Abstract The removal of actinides and rare earth elements (REEs) in nitric acid solutions; produced in nuclear processes; is a challenging job. The present article describes the sorption behavior of oxidized multilayer graphene (o-MG) to actinides and rare earth elements (REEs) in nitric acid solutions (up to 3 mol L-1 HNO3), including nitrogen and phosphorus-containing reagents. The conditions for obtaining new sorption materials in a compact form; by adding directly a reagent (organic ligand) and a suspension of o-MG to nitric acid solutions; were optimized. o-MG was modified by using tetraoctyldiglycolamide, diphenyl-dibutyl-carbamoyl-methyl-phosphine oxide, tri-octyl-phosphinoxide, di-(2-ethylhexyl) phosphoric acid, tributyl phosphate and di-2-ethyl-hexyl-methyl-phosphonate reagents were used. The formation time of the solid-phase extractants compact phase was 20-240 min. The new materials sorption capacity to U (VI), Th (IV), Pu (IV), La (III), Ce (III) and Eu (III) in nitric acid solutions (3 mol L-1 HNO3) was determined.

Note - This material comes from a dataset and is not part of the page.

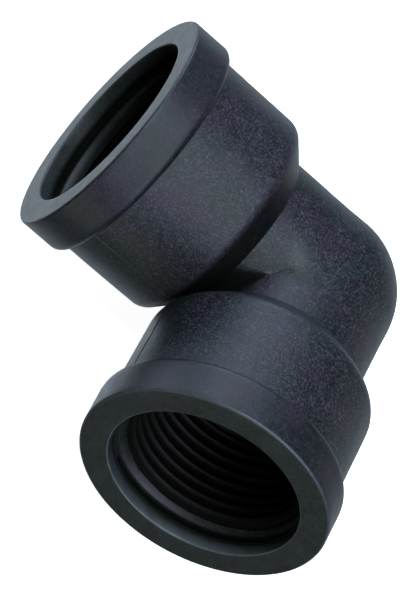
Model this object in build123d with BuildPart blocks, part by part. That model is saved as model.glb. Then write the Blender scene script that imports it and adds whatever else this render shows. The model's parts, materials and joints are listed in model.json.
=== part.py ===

The elements distribution coefficients were Kd ∼ 103-104 mL g-1. The efficiency of the obtained materials was confirmed by the data on the solid-phase isolation and separation of actinides and REEs from nitric acid solutions (3 mol L1 HNO3) in the presence of macro components (Cs, Sr, Fe, Mo, Pd, Zr, Co), which can be formed during recycling processes of spent nuclear materials and components used in nuclear medicine.